Our race was a true test of operator skill and vehicle mechanics. The course was a quick set around the four blocks that surrounded our station. Two gators would face off with the winner taking on the next challenger until an overall winner was crowned. It was a prestigious title, with personnel who had been later reassigned to other stations, coming back for one big night to defend their title.

Comparisons have been made to NASCAR rallies, but these comparisons are, of course, ridiculous. The Gator 2000 is a far superior race. Professional race cars going around in unobstructed circles along a smooth, well-maintained track is for pansies who can somehow find the redundancy fulfilling. Throw a few random potholes and several mindlessly wandering pedestrians into the mix for a real test of driver prowess.

The streets around the station weren’t usually wide enough to accommodate two gators side by side so the operators had to use their wits, skill, and creativity to pass the lead vehicle, sometimes even cutting across corners. When some do-gooders petitioned to have all the potholes filled and the streets paved one year, we feared our race may fall to the mundane oblivion of our NASCAR cousins. Thankfully, additional obstacles were created, in the form of safety cones randomly placed around the course. It was, however, allowed for the cones to be smashed over, usually. The rules were very fluid and were guidelines mostly, agreed upon by whomever came to work that evening. Things that had been acceptable the year before were often abandoned the next.

Gators have very severe speed restrictions, which were another challenge that a skilled motorist needed to make up for. The talent and ingenuity of the driver was highlighted at the Gator 2000, not a suped-up engine maintained by a mechanical crew on stand-by.

The start of the race had two drivers making an immediate right turn. They went down a long street with a playground on the right. One year an intrepid driver tried to use that area to cut across the field. Had he been successful it would not have breached any kind of ethical code. He would have been celebrated as a smart innovator. But sadly, the playground did not extend to the next block and the delay created a disadvantage he could not recover from.

The next block was a somewhat busy main road during the day. But even at 2 am you might have to compete with drivers of more conventional vehicles who didn’t know they were in a race.

The block after that was again fairly quiet. It was really the last and only place to overtake a gator with an established lead. The next corner led to last lap which involved a very established thoroughfare at all hours. There was only a short drive to the finish but that short drive was the longest part of the race as traffic had to be contended with.

As another credit to the incredible skills displayed at our short-lived event, no accidents or collisions ever occurred, with great surprise. No vehicles were ever damaged either, however the equipment that had been loaded into the gators sometimes became dislodged and toppled to the ground. It was quickly picked up by the excited spectators and replaced in the same arrangement as it had been put on, usually.

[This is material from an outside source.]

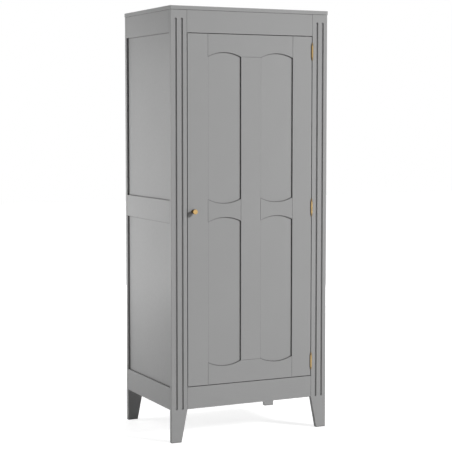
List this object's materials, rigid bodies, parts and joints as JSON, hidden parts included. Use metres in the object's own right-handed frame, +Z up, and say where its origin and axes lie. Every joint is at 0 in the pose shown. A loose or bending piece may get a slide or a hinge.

NASCAR, and the West Indian Day Parade for that matter, could only dream of being this exciting. Sadly, something this wonderful couldn’t last forever and after only three or four events it was retired when it’s inevitable popularity grew. Some of the higher ups in the Brooklyn division had gotten wind of our vehicular testing methods and decided to curtail innovative system of gator pre-gaming. The winners of our Gator Grand Prix were now legendary for time immortal.